Darren Goodman: Hi everyone. I'm Darren Goodman. I'm a Partner in the firm's Executive Compensation group.

Taryn Cannataro: Hi, I'm Taryn Cannataro. An Associate in Lowenstein’s Executive Compensation group.

Megan Monson: Thank you both so much for joining us today. Our discussion today will focus on a topic that affects many companies undergoing—or considering undergoing—the change of control or sale process, which is Section 280G.

In layman's terms, this is referred to as the golden parachute rules, the conversation is intended to be a high level overview of the types of individuals and companies that are impacted by Section 280G, what type of payments need to be taken into account, and how to mitigate issues in the private company context if you have any sort of 280G issue.

I'll preface this conversation with 280G is a very complicated section of the Internal Revenue Code. And so our discussion today is not intended to be a comprehensive in-depth discussion, but rather a high-level overview of some common questions that we see arise in this context.

And to put it on your forefront as something to consider, if your company is undergoing a change of control. As always application to your particular situation requires looking at individual facts and circumstances and we recommend that you reach out to your counsel, if your company is being sold, to understand how this may apply to you and how to navigate through these complicated rules. In this podcast, Darren Goodman, Taryn Cannataro, and I will touch on some items for consideration. With that let's dive right in. What Section 280G and when does it apply?  

Taryn Cannataro: As you said, 280G is a complex set of tax rules that govern golden parachute payments. Golden parachute payments are payments a company makes to certain executives or key service providers that are contingent upon the sale of the company.

We will address a bit later in the episode, what types of payments that are looked at for this purpose. But, first, I think it's important to understand when it applies. So generally it applies to C Corporations and other entities taxed as C Corporations. For example, an LLC that is elected to be taxed as a C Corporation.

It does not apply to S Corporations. Or a C Corporation that's eligible for S-corporation status, even it has not elected to be an S Corporation. While 280G applies to both public and private corporations. This podcast will focus mainly on private companies.

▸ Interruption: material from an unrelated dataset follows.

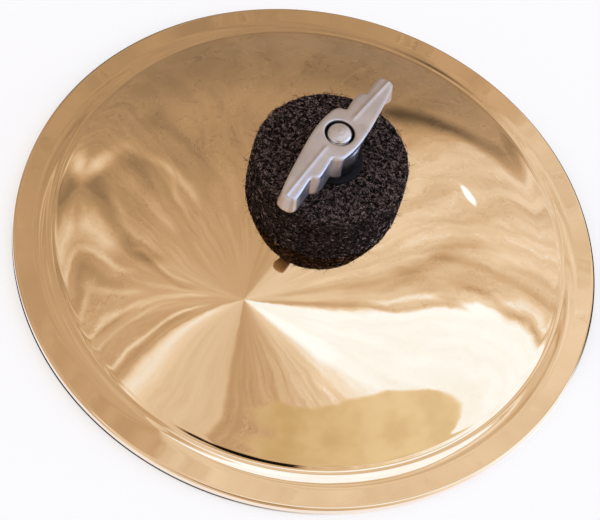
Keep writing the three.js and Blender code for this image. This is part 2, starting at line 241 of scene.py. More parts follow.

Darren Goodman: The reason that we care about 280G is because if there's a 280G problem, there are two adverse tax consequences.

The first one is that the person who has the problem is hit with a 20% excise tax. On top of all of the federal state and local income taxes that they may pay. The second consequence is that 280G causes a loss of tax deduction. Normally compensation is tax deductible, but if a payment triggers 280G, it's not deductible.

So both the person receiving the payment and the company making the payment have a reason to be concerned about 280G.

Megan Monson: So Taryn and you mentioned which type of entities 280G applies to. Is it fair to say that if any of those types of entities are undergoing a sale transaction 280G is something that needs to be looked at?

Taryn Cannataro: Yes. I would say that if you are one of the entities that we mentioned earlier and you're undergoing a sale transaction, you should consider whether 280G applies and in general, it may be a good exercise for any company undergoing a change in control to just double-check whether 280G could apply.

Darren Goodman: Absolutely. Sometimes we have companies that sink to age you shouldn't apply, but once you look at their structure, you'll realize that it can apply.

Megan Monson: Great point. Now, in terms of kind of the purview of 280G, does it impact everybody who works for a company or does it only apply to certain individual?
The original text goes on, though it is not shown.